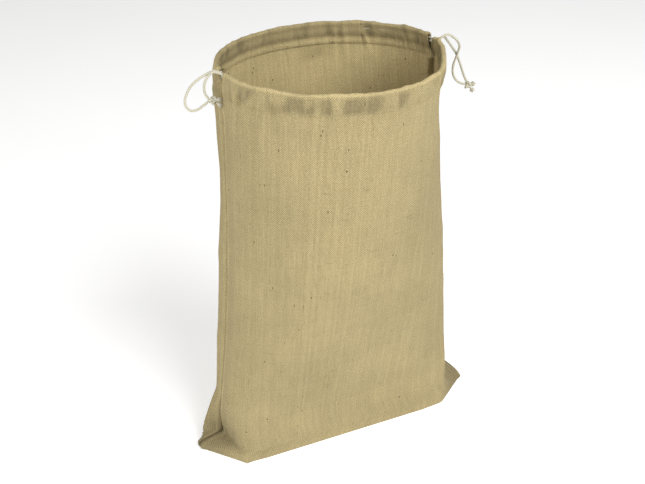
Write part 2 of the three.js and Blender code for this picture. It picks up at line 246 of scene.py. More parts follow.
def smooth_line(places, step):
    """A curve through the places, as points a step apart."""
    places = np.array(places, float)
    ends = np.vstack([2 * places[0] - places[1], places, 2 * places[-1] - places[-2]])

    def between(first, second, start, end, t):
        return (end - t) / (end - start) * first + (t - start) / (end - start) * second
    dense = []
    for a, b, c, d in zip(ends[:-3], ends[1:-2], ends[2:-1], ends[3:]):
        gaps = [np.linalg.norm(q - p) ** 0.5 for p, q in ((a, b), (b, c), (c, d))]
        k = np.cumsum([0] + gaps)
        t = np.linspace(k[1], k[2], 12, endpoint=False)[:, None]
        middle = between(b, c, k[1], k[2], t)
        first = between(between(a, b, k[0], k[1], t), middle, k[0], k[2], t)
        second = between(middle, between(c, d, k[2], k[3], t), k[1], k[3], t)
        dense.append(between(first, second, k[1], k[2], t))
    dense = np.vstack(dense + [places[-1:]])
    total = distances(dense)[-1]
    return at_distances(dense, np.linspace(0, total, max(2, round(total / step)) + 1))


def deselect_all():
    if bpy.context.object and bpy.context.object.mode != "OBJECT":
        bpy.ops.object.mode_set(mode="OBJECT")
    bpy.ops.object.select_all(action="DESELECT")


def only(piece):
    deselect_all()
    piece.select_set(True)
    bpy.context.view_layer.objects.active = piece
    return piece


def added(name):
    """The object that the last operator added, with its proper name."""
    piece = bpy.context.active_object
    piece.name = piece.data.name = name
    return piece


def apply_modifier(piece, kind, **settings):
    only(piece)
    modifier = piece.modifiers.new(kind.title(), kind)
    for key, value in settings.items():
        setattr(modifier, key, value)
    bpy.ops.object.modifier_apply(modifier=modifier.name)


def in_edit_mode(piece, *steps):
    """Runs edit-mode operators on the whole of a piece."""
    only(piece)
    bpy.ops.object.mode_set(mode="EDIT")
    bpy.ops.mesh.select_all(action="SELECT")
    for step in steps:
        step()
    bpy.ops.object.mode_set(mode="OBJECT")


def points_of(piece):
    points = np.zeros(len(piece.data.vertices) * 3)
    piece.data.vertices.foreach_get("co", points)
    return points.reshape(-1, 3)


def set_points(piece, points):
    piece.data.vertices.foreach_set("co", np.ascontiguousarray(points, float).ravel())
    piece.data.update()


def set_uv(piece, by_vertex):
    """Lays the piece's UV map out from one pair of numbers for each vertex."""
    corners = np.zeros(len(piece.data.loops), int)
    piece.data.loops.foreach_get("vertex_index", corners)
    layer = piece.data.uv_layers[0] if piece.data.uv_layers else piece.data.uv_layers.new()
    layer.name = "Cloth"
    layer.data.foreach_set("uv", by_vertex[corners].ravel())


def cloth_grid(name, surface, flat):
    """A sheet from a table of points, with its UV map in metres of flat cloth."""
    rows, columns = surface.shape[0] - 1, surface.shape[1] - 1
    deselect_all()
    bpy.ops.mesh.primitive_grid_add(x_subdivisions=columns, y_subdivisions=rows, size=1)
    piece = added(name)
    start = points_of(piece)
    column = np.rint((start[:, 0] + 0.5) * columns).astype(int)
    row = np.rint((start[:, 1] + 0.5) * rows).astype(int)
    set_points(piece, surface[row, column])
    set_uv(piece, flat[row, column])
    return piece


def frames_along(line):
    """A direction square to a line at each of its points, turning as little as it can."""
    tangent = unit(np.gradient(line, axis=0))
    side = np.cross(tangent[0], (0, 0, 1) if abs(tangent[0][2]) < 0.9 else (1, 0, 0))
    sides = []
    for direction in tangent:
        side = side - direction * (side @ direction)
        side = side / np.linalg.norm(side)
        sides.append(side)
    sides = np.array(sides)
    return sides, np.cross(tangent, sides)


def rope(name, line, diameter, lay, sides=12, closed=False, taper=None):
    """A twisted cord of three strands along a line."""
    first, second = frames_along(line)
    along = distances(line)
    turn = along / lay
    if closed:
        turn = along / along[-1] * round(along[-1] / lay)
    angle = np.linspace(0, 2 * math.pi, sides + 1)
    strand = 0.88 + 0.15 * np.abs(np.cos(1.5 * angle)) ** 0.7
    around = angle[None] + 2 * math.pi * turn[:, None]
    radius = diameter / 2 * strand[None] * (np.ones(len(line)) if taper is None else taper)[:, None]
    surface = line[:, None] + radius[..., None] * (
        np.cos(around)[..., None] * first[:, None] + np.sin(around)[..., None] * second[:, None])
    flat = np.stack(np.broadcast_arrays(angle[None] / (2 * math.pi), along[:, None]), 2)
    piece = cloth_grid(name, surface, flat)
    steps = [lambda: bpy.ops.mesh.remove_doubles(threshold=1e-6)]
    if not closed:
        steps.append(lambda: bpy.ops.mesh.fill_holes(sides=0))
    steps.append(lambda: bpy.ops.mesh.normals_make_consistent(inside=False))
    in_edit_mode(piece, *steps)
    bpy.ops.object.shade_smooth()
    return piece


def copies_in_a_row(piece, count):
    """Makes count copies of a piece in one mesh, and gives each vertex the number of its copy."""
    size = len(piece.data.vertices)
    apply_modifier(piece, "ARRAY", count=count, use_relative_offset=False,
                   use_constant_offset=True, constant_offset_displace=(0, 0, 0))
    return np.arange(size * count) // size


def join(name, pieces):
    deselect_all()
    for piece in pieces:
        piece.select_set(True)
    bpy.context.view_layer.objects.active = pieces[0]
    bpy.ops.object.join()
    return added(name)


def finish_piece(piece, material, nodes, body="sack"):
    """Paints a piece, puts it in the place of its nodes and lets it ride with a body."""
    if material:
        piece.data.materials.clear()
        piece.data.materials.append(material)
    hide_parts(*nodes)
    if body:
        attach(piece, body)


# ---- the outline of the sack at a height --------------------------------------------------------
def curve(first, control, last):
    """A bend from the first place to the last, drawn towards the control place."""
    t = np.linspace(0, 1, 30)[:, None]
    first, control, last = np.array(first), np.array(control), np.array(last)
    return (1 - t) ** 2 * first + 2 * t * (1 - t) * control + t ** 2 * last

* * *

- Short problem -
Set down the lines above as they stand, starting with the first line and ending with the line that contains "ends = np.vstack([2".

- Exercise solution -
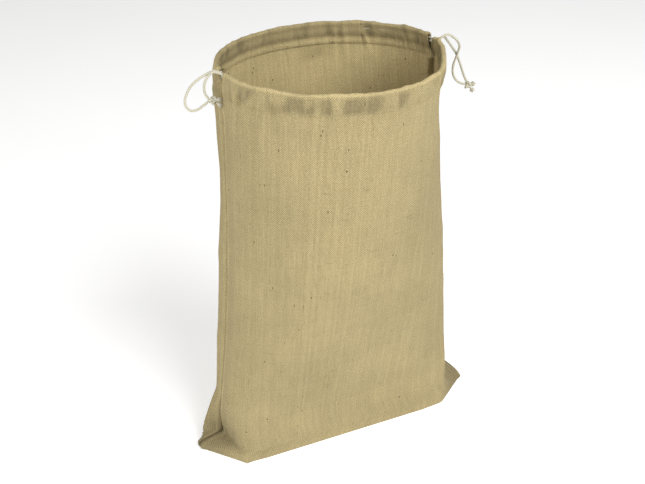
Write part 2 of the three.js and Blender code for this picture. It picks up at line 246 of scene.py. More parts follow.
def smooth_line(places, step):
    """A curve through the places, as points a step apart."""
    places = np.array(places, float)
    ends = np.vstack([2 * places[0] - places[1], places, 2 * places[-1] - places[-2]])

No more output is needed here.